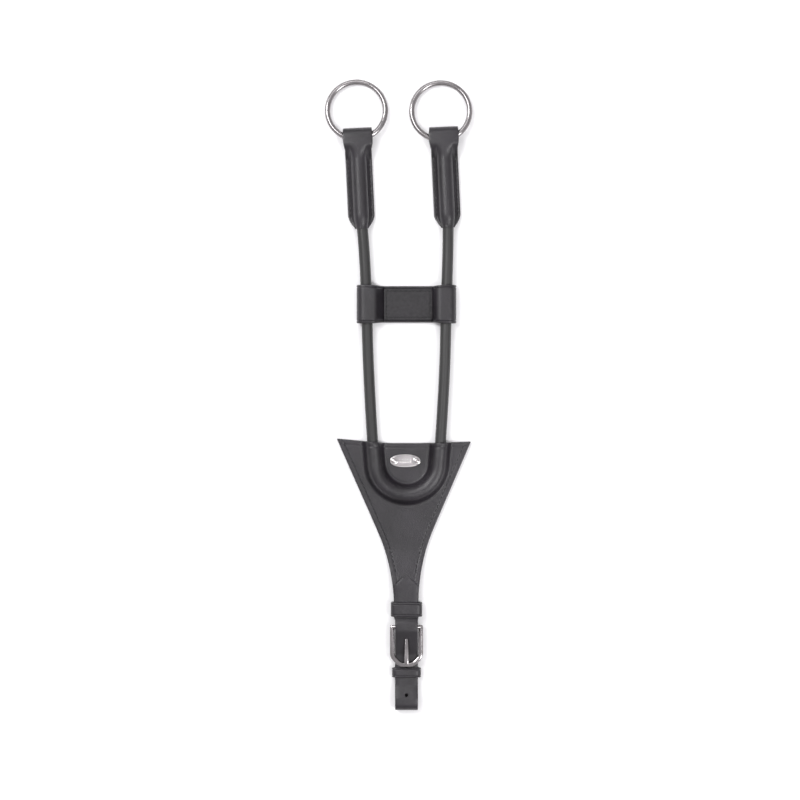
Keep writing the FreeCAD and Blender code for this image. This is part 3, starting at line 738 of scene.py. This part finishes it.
def ring_tab(hand, fold):
    """Leather folded over the ring and sewn round the end of the cord."""
    name = hand.capitalize() + "Tab"
    steps = [-66.8 + 0.7 * k for k in range(15)] + [-56.0 + 2.0 * k for k in range(19)]
    steps += [-18.0 + 0.9 * k for k in range(20)]
    steps += [FOLD_R * math.sin(math.radians(d)) for d in range(8, 89, 8)]
    rings = [tab_ring(v, fold) for v in steps]
    leather = bridle_leather()
    piece = loft(name, rings, leather)
    turn = Matrix.Rotation(LEAN, 2)
    eye = round_path([(-6.4, PLY, 0.6), (4.5, PLY, 4.49), (4.5, 2 * FOLD_R - PLY, 4.49),
                      (-6.4, 2 * FOLD_R - PLY, 0.6)], closed=True, step=1.0)
    tunnel = []
    for across in (-20, 20):
        ring = []
        for point in eye:
            place = turn @ Vector((across, point.x))
            ring.append((fold[0] + place.x, fold[1] + place.y, point.y))
        tunnel.append(ring)
    piece = cut_away(piece, [loft(name + "_eye", tunnel, leather)])
    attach(piece, "fork")
    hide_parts(hand + "_tab")
    rows = []
    for side in (-1, 1):
        row = []
        for k in range(44):
            v = -56.5 + k * 0.95
            place = turn @ Vector((side * (tab_half(v) - 1.9), v))
            row.append((fold[0] + place.x, fold[1] + place.y, 2 * PLY - 0.12))
        rows.append(row)
    thread = stitch_row(hand.capitalize() + "TabStitches", rows)
    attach(thread, "fork")
    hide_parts(hand + "_tab_thread")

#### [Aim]
Please repeat the listing above in full and exactly.

#### [Exercise response]
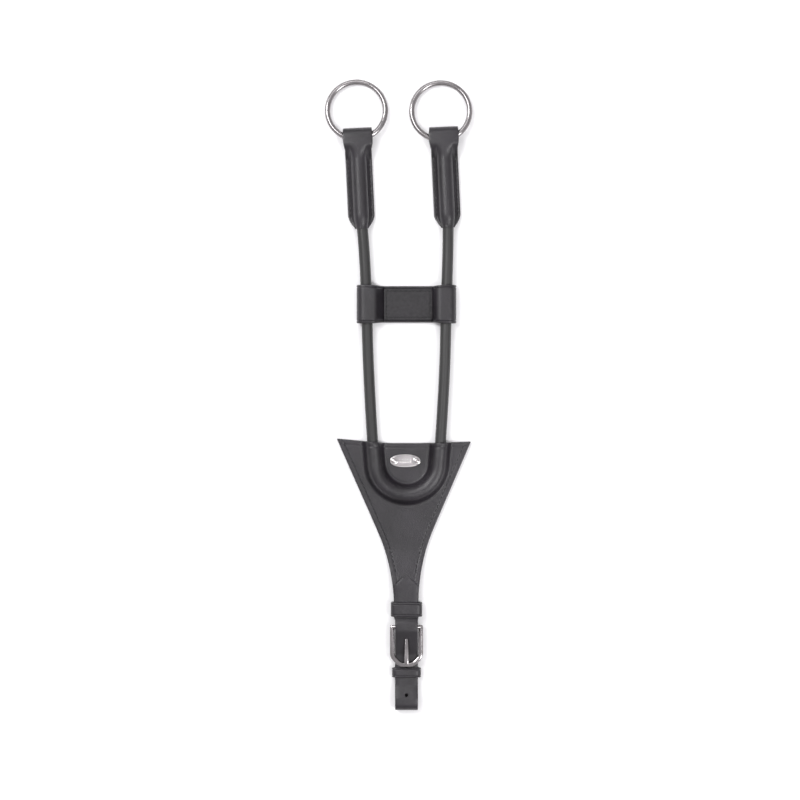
Keep writing the FreeCAD and Blender code for this image. This is part 3, starting at line 738 of scene.py. This part finishes it.
def ring_tab(hand, fold):
    """Leather folded over the ring and sewn round the end of the cord."""
    name = hand.capitalize() + "Tab"
    steps = [-66.8 + 0.7 * k for k in range(15)] + [-56.0 + 2.0 * k for k in range(19)]
    steps += [-18.0 + 0.9 * k for k in range(20)]
    steps += [FOLD_R * math.sin(math.radians(d)) for d in range(8, 89, 8)]
    rings = [tab_ring(v, fold) for v in steps]
    leather = bridle_leather()
    piece = loft(name, rings, leather)
    turn = Matrix.Rotation(LEAN, 2)
    eye = round_path([(-6.4, PLY, 0.6), (4.5, PLY, 4.49), (4.5, 2 * FOLD_R - PLY, 4.49),
                      (-6.4, 2 * FOLD_R - PLY, 0.6)], closed=True, step=1.0)
    tunnel = []
    for across in (-20, 20):
        ring = []
        for point in eye:
            place = turn @ Vector((across, point.x))
            ring.append((fold[0] + place.x, fold[1] + place.y, point.y))
        tunnel.append(ring)
    piece = cut_away(piece, [loft(name + "_eye", tunnel, leather)])
    attach(piece, "fork")
    hide_parts(hand + "_tab")
    rows = []
    for side in (-1, 1):
        row = []
        for k in range(44):
            v = -56.5 + k * 0.95
            place = turn @ Vector((side * (tab_half(v) - 1.9), v))
            row.append((fold[0] + place.x, fold[1] + place.y, 2 * PLY - 0.12))
        rows.append(row)
    thread = stitch_row(hand.capitalize() + "TabStitches", rows)
    attach(thread, "fork")
    hide_parts(hand + "_tab_thread")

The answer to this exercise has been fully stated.